Hablar de decadencia, que a los españoles muchas veces nos gusta hacerlo, es repetir el viejo monólogo de las penas del 98, es seguir caminando por un lienzo de Goya. Hoy, sin embargo, el llanto ha cesado para la comunidad hispana. Las palabras no son ascuas y no podemos decir que «atardece a todas las horas». Los medios de comunicación deben hacer un esfuerzo por cumplir lo que es el lema de una revista que dirijo que se llama El noticiero de las ideas: deben ser testigos de la actualidad, pero no deben de alejarse del mundo de las ideas. Las ideas y las noticias no deben de estar nunca enfrentadas, como yo creo que no están, porque, además, la formación de los periodistas nacionalistas es cada día más amplia.
Termino diciendo que los acontecimientos que se están acelerando en este comienzo de siglo y las causas que los producen merecen, desde las redacciones de los periódicos una meditación relajada; la cual creo que también la prensa diaria debe ofrecer si quiere efectivamente ofrecer cultura iberoamericana. Merecen sobre todo ser tratados con otros lenguajes, más ricos en matices, más ricos en registros, más personales y genuinos, menos mediatizados por la improvisación del día a día y encontrar lugar común.

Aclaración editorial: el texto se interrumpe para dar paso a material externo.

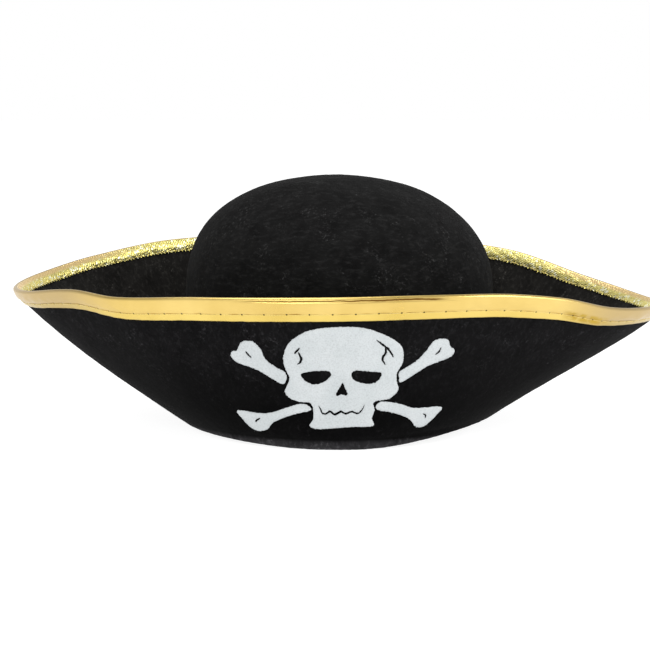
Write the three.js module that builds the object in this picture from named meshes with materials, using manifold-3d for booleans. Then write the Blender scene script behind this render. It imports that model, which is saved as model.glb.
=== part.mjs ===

En definitiva, nuestro idioma es un vínculo de pluralidad y libertad que se nos ofrece, pero cuando se le deja fluir suelto, no solo desde el bullicio de las redacciones, los platós de televisión y las emisoras de radio sino desde el más leve rumor en las aulas, del silencio de las bibliotecas, o de los distintos ámbitos del pensamiento y la creación con los que tienen que estar en diálogo, los profesionales, estos saben mejor que nadie que lejos de quedarse impresas en el papel, las palabras alzan el vuelo una vez escritas y que el peligro está en aquellas gentes cuyos discursos van más allá de sus actos y cómo efectivamente «Apriesa cantan los gallos que quieren quebrar albores», como dice el Poema del Mío Cid, y como dice García Lorca: «Las piquetas de los gallos cavan buscando la aurora».